** Begin PROVIDED ENTRIES **

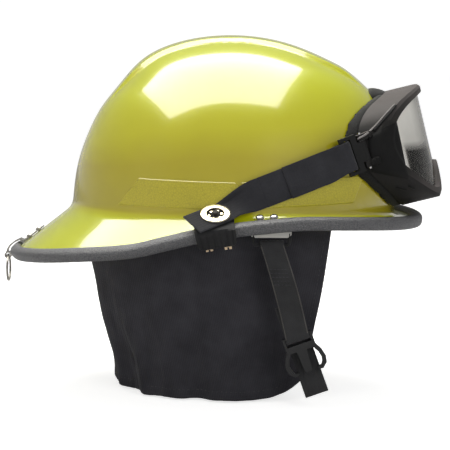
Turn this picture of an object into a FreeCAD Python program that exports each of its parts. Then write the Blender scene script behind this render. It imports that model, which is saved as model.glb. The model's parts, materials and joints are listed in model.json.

** End PROVIDED ENTRIES **
** Begin PROVIDED ENTRIES **

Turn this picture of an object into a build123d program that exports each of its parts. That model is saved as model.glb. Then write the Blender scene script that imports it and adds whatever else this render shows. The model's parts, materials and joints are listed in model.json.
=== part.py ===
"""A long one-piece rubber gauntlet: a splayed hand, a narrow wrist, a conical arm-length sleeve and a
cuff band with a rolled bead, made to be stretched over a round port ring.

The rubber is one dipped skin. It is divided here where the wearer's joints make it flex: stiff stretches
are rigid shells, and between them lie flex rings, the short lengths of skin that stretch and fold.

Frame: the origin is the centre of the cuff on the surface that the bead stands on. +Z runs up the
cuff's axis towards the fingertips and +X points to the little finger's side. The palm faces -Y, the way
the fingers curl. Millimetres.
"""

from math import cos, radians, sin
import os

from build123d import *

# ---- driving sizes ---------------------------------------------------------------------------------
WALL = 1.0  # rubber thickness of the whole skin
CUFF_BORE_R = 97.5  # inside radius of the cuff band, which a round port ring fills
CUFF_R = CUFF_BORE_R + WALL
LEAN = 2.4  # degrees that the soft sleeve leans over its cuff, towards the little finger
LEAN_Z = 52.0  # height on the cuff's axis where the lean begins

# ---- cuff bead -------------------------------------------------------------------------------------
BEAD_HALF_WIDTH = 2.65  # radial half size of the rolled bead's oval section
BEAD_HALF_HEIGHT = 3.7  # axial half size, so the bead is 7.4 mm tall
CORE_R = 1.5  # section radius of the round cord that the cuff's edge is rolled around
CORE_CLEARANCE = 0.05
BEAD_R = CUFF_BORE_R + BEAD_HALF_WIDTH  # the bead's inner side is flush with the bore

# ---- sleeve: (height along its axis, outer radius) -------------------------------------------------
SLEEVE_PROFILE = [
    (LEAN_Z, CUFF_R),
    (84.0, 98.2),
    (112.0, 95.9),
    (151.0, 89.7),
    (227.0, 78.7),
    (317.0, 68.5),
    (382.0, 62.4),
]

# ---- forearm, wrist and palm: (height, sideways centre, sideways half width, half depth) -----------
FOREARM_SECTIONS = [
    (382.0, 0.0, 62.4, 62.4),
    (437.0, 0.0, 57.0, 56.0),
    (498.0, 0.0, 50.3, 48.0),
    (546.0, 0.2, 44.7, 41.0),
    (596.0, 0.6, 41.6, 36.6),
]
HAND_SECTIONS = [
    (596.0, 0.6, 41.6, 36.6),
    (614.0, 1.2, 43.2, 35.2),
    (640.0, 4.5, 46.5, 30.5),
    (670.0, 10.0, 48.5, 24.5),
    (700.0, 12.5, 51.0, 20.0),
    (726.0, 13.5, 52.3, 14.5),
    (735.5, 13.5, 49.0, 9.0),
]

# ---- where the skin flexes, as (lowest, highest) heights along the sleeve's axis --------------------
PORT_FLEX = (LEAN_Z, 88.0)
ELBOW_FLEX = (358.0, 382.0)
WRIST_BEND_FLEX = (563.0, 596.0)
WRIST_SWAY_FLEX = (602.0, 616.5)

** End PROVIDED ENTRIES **

WHAT TO WORK ON
Scan the material above for the word "Turn". Copy each line where it occurs.

WRITTEN ANSWER
Turn this picture of an object into a FreeCAD Python program that exports each of its parts. Then write the Blender scene script behind this render. It imports that model, which is saved as model.glb. The model's parts, materials and joints are listed in model.json.
Turn this picture of an object into a build123d program that exports each of its parts. That model is saved as model.glb. Then write the Blender scene script that imports it and adds whatever else this render shows. The model's parts, materials and joints are listed in model.json.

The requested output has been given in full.